PUT index_with_token_filters
{
"settings": {
"analysis": {
"analyzer": {
"token_filter_analyzer": {#A
"tokenizer": "standard",
"filter": [ "uppercase","reverse"]#B
}
}
}
}
}
Stemmer filter
Stemming is a mechanism to reduce the words to their root words (for example, the word “bark” is the root word for “barking”. Elasticsearch provides an out-of-the-box stemmer that reduces the words to their root form. The following listing demonstrates an example of stemmer usage.
POST _analyze
{
"tokenizer": "standard",
"filter": ["stemmer"],
"text": "barking is my life"
}
When executed, this code produces a list of tokens: “bark”, “is”, “my”, and “life”. As you can see, the original word, “barking”, is transformed to “bark”.
Shingle filter
Shingles are the word n-grams that are generated at the token level (unlike the n-grams and edge_ngrams that emit n-grams at a letter level). For example, the text, “james bond” emits as “james”, and “james bond”. The following code shows an example usage of shingle filter:
POST _analyze
{
"tokenizer": "standard",
"filter": ["shingle"],
"text": "java python go"
}
The result of this code execution is [java, java python, python, python go, go]. The default behavior of the filter is to emit unigrams and two-word n-grams. We can change this default behavior by creating a custom analyzer with a custom shingle filter. The following listing shows how this is configured.
PUT index_with_shingle
{
"settings": {
"analysis": {
"analyzer": {
"shingles_analyzer":{
"tokenizer":"standard",
"filter":["shingles_filter"] #A
}
},
"filter": {
"shingles_filter":{ #B
"type":"shingle",
"min_shingle_size":2,
"max_shingle_size":3,
"output_unigrams":false #C
}
}
}
}
}
Invoking this code on some text (as shown in the listing below) produces two and three groups of words.

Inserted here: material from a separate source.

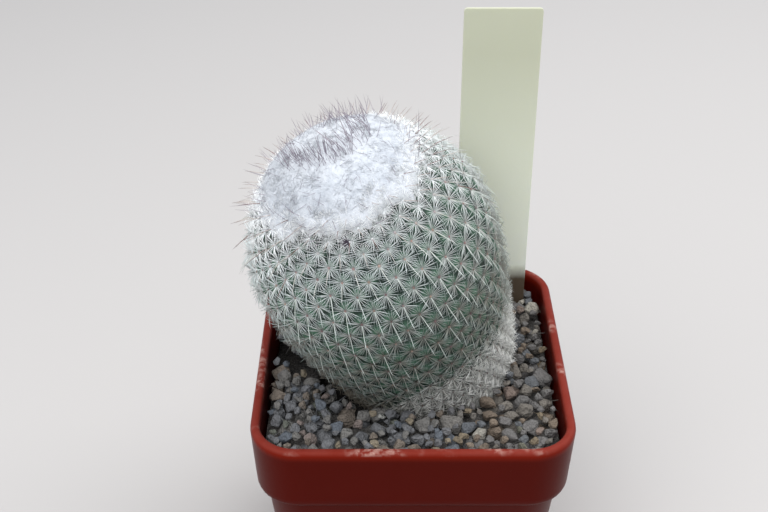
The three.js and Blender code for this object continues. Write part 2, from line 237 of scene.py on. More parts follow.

POST index_with_shingle/_analyze
{
"text": "java python go",
"analyzer": "shingles_analyzer"
}
The analyzer returns [java python, java python go, python go]
because we’ve configured the filter to produce only 2- and 3-word shingles. The unigram (one word shingle) like “java”, “python”, and so forth are removed in the output because we disabled our filter to output them.
Synonym filter
We worked with synonyms earlier without really going into detail. Synonyms are different words with the same meanings. For example, with football and soccer (the latter being the way football was called in America), both should point to a football game. The synonyms filter helps create a set of words to help produce a richer user experience while searching.
Elasticsearch expects us to provide a set of words and their synonyms by configuring the analyzer with a synonym token filter. We create the synonyms filter on an index’s settings as the listing demonstrates:
PUT index_with_synonyms
{
"settings": {
"analysis": {
"filter": {
"synonyms_filter":{
"type":"synonym",
"synonyms":[ "soccer => football"]
}
}
}
}
}
In the code example, we created a synonyms list (soccer is treated as an alternate name to football) associated with the synonym
type. Once we have the index configured with this filter, we can test the text field:
POST index_with_synonyms/_analyze
{
"text": "What's soccer?",
"tokenizer": "standard",
"filter": ["synonyms_filter"]
}
This produces two tokens: “What’s”, and “football”. As you can see from the output, the word “soccer” is replaced with the word “football”.
Synonyms from a file
We can provide the synonyms via a file on a filesystem rather than hard coding them as we did in the previous listing. To do that, we need to provide the file path in the synonyms_path
variable as the following listing demonstrates.
PUT index_with_synonyms_from_file_analyzer
{
"settings": {
"analysis": {
"analyzer": {
"synonyms_analyzer":{
"type":"standard",
"filter":["synonyms_from_file_filter"]
}
}
,"filter": {
"synonyms_from_file_filter":{
"type":"synonym",
"synonyms_path":"synonyms.txt" #A Relative path of the synonyms file
}
}
}
}
}
Make sure a file called “synonyms.txt
” is created under $ELASTICSEARCH_HOME/config
with the following contents:
The synonyms.txt file with a set of synonyms
# file: synonyms.txt
important=>imperative
beautiful=>gorgeous
We can call the file using a relative or absolute path. The relative path points to the config directory of Elasticsearch’s installation folder. We can test the above analyzer by invoking the _analyze
API with the following input, as shown in the in the listing :
POST index_with_synonyms_from_file_analyzer/_analyze
{
"text": "important",
"tokenizer": "standard",
"filter": ["synonyms_from_file_filter"]
}
We should certainly get the “imperative” token as the response, proving the point that the synonyms were being picked up from the synonyms.txt file we dropped in the config folder. You can add more values to this file while Elasticsearch is running and try it out too.